Now we want to create a new file, add it to our repository and then commit the file into the repository. You can add and remove files to your hearts content with Subversion, but until you commit the changes you don’t actually affect the repository, only your local working sandbox.

So create a new file in your favourite text editor. In this case, let’s create a file called readme.txt inside the trunk subfolder. Now back in the Terminal we’re going to add the file and then commit it to Subversion (press Return after each line).


cd ~/Desktop/my_checkout/trunk  
touch readme.txt  
svn add readme.txt  
svn commit -m "adding readme.txt file"

As usual, Subversion should provide you with some feedback indicating whether your new file was added or not. If so, you’ll see a new revision number. At this point you’ve got a nice little development environment setup for source control for your projects. And now that we’ve done our sanity check, you can safely delete the import folder you started with.

If this was helpful or if you have any comments or corrections, please feel free to leave them. I do have another small piece to add to this tutorial but which will be included separately in the next day or so.

*Updated on March 4, 2007 to add details for customizing your $PATH variable in the Terminal.

So say you…

Nice write-up! Thanks!

A neat subversion feature sometimes overlooked by developers is the use of keywords like here at this link.

Also worth mentioning is

svn update --revision BASE

for rollback of an unsaved file.

Mark T. Mark T. March 3, 2007

You probably have to modify your path in .bashprofile, .bashrc, or .bashlogin to accomodate using usr/local/bin. Adding something like:

export PATH="usr/local/bin:$PATH"

should work.

Other than that, great write-up!

Oh, and your comment preview doesn’t seem to be working. Something about a misplaced MT tag.

Jason Marc Jason Marc March 3, 2007

Mark - Thanks for the additional tip and link.

Jason - Good point. I have that in my path along with the other usual suspects, though I should have added that part into the tutorial.

And thanks for catching the comment preview bug. Hopefully it’s fixed now.

Scott Scott March 3, 2007

Beautiful! I just downloaded the SVN book (yesterdayy) to figure out how to do this so I could have a local repository while working on projects. You saved me a ton of reading! =) Now I just need to figure out how to use it to my advantage. Are you going to post any follow-up tips?

Adam Spooner Adam Spooner March 3, 2007

Adam - See the follow-up post. I’m thinking about doing additional posts on the topic of Subversion for designers if folks are interested.

Scott Scott March 4, 2007

There are actually some important differences between .bashrc, .bashprofile, and .bashlogin.

For the purpose here, you’d want to use .bash_login.

Dan Benjamin Dan Benjamin March 4, 2007

This is awesome.

How about a quick discussion of running it on a remote box (like your desktop box) but still being able to access the repository from your PowerBook over ssh?

Scott Scott March 4, 2007

Dan - you are correct. In this case .bash_login would be preferred.

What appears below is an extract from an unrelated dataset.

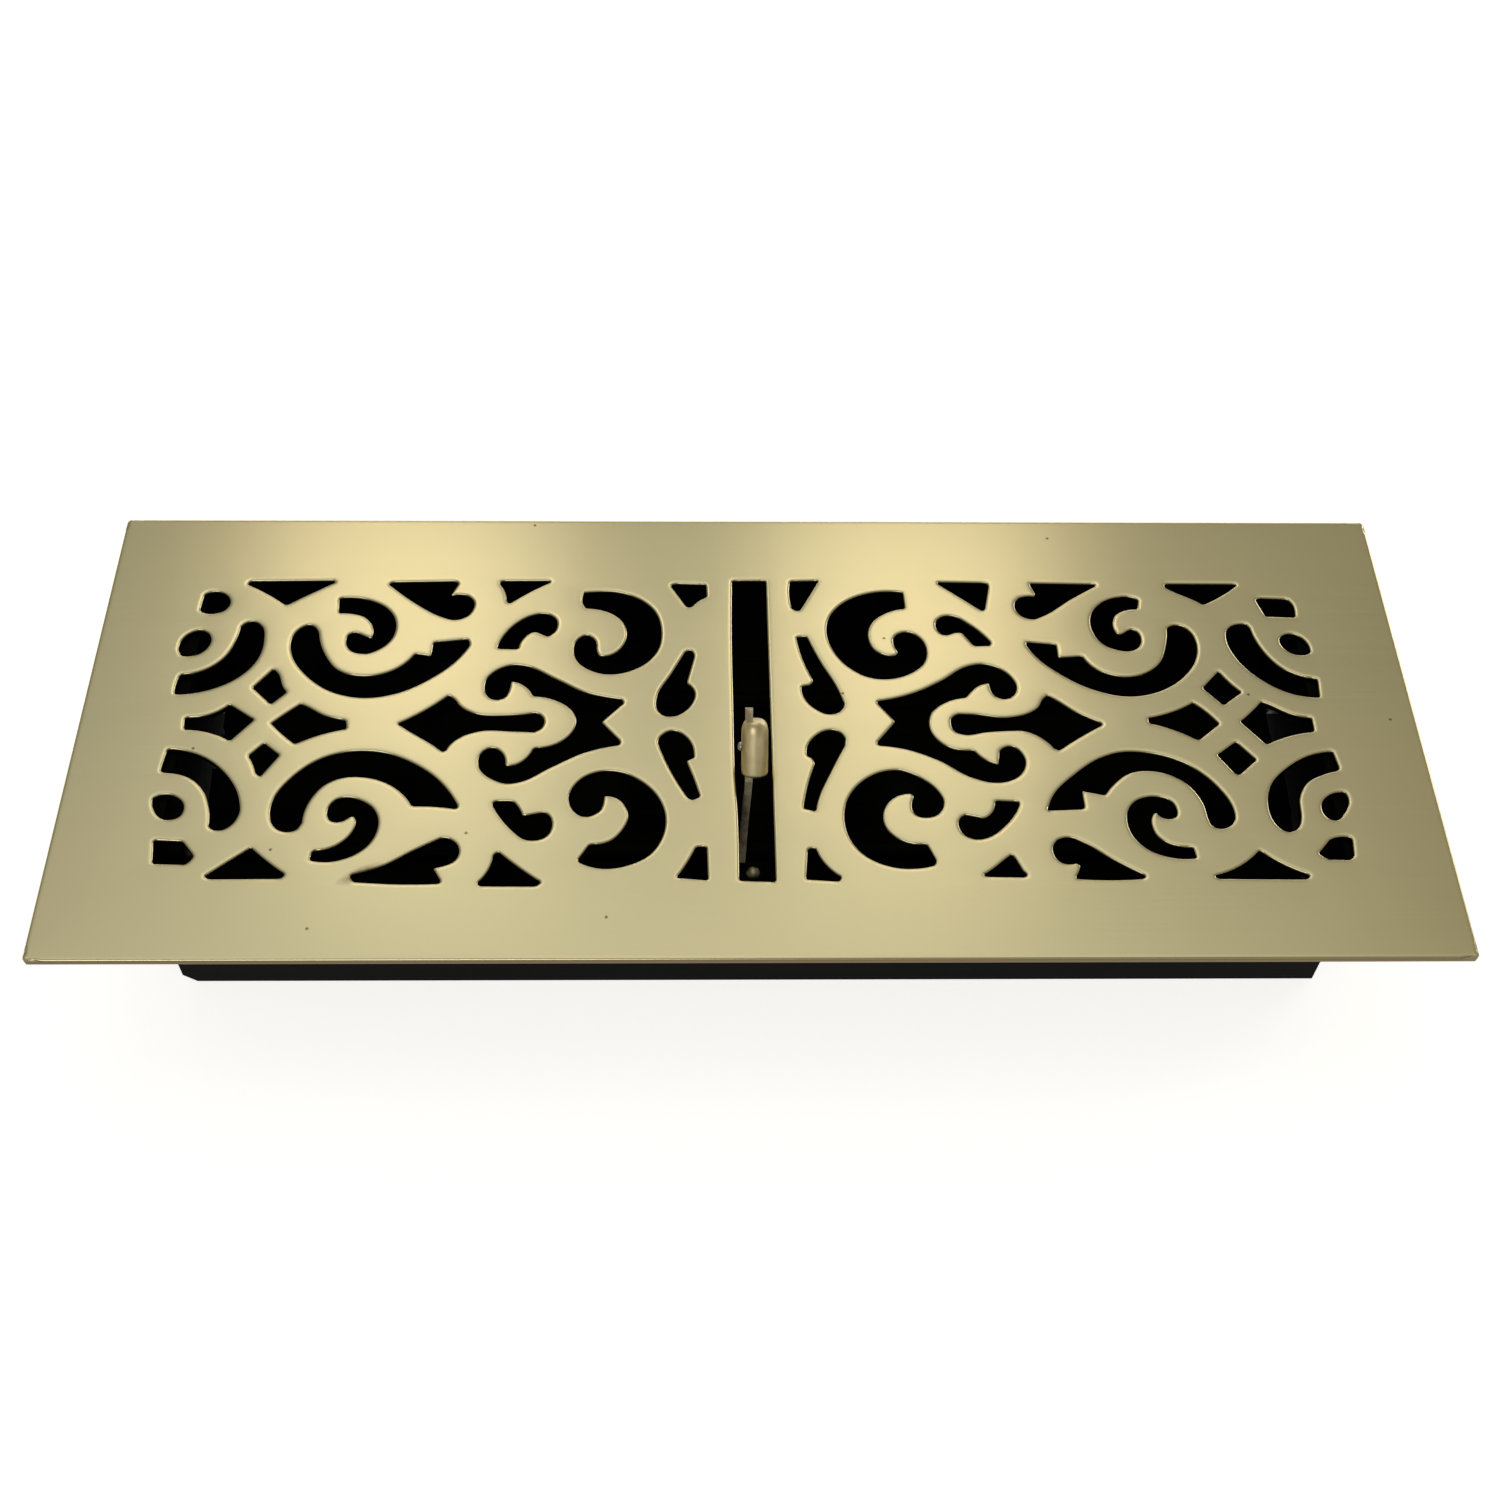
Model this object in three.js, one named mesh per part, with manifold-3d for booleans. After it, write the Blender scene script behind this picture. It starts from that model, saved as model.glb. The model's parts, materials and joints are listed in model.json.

Scott (the other one) - I’ll look at doing any post on remote access from a second machine. For the most part it’s quite simple.

Scott Scott March 4, 2007

Scott, thanks for posting this — it’s very helpful, and got me up and going quickly.

Geoff Green Geoff Green March 11, 2007

great help and it works a treat and yes please to remote access tips. I’ve managed to check out the project with

svn checkout svn://server_ip/metropolis_blog ~/Desktop/my_checkout

but I can’t commit.

subversion/libsvn_client/commit.c:873: (apr_err=170001)
svn: Commit failed (details follow):
subversion/svnserve/serve.c:444: (apr_err=170001)
svn: Authorization failed

Any clues would be great

Rudi Boutinaud Rudi Boutinaud March 14, 2007

Should you really be checking in files on your own computer or should you be checking in files to a remote computer or maybe even one of those cheap hosting sites (i.e. Dreamhost has SVN)?

The only worry I have is if I’m checking in files on my desktop and my hard-drive or laptop dies then what?

Curious to hear any feedback on this, maybe I’m over-thinking this!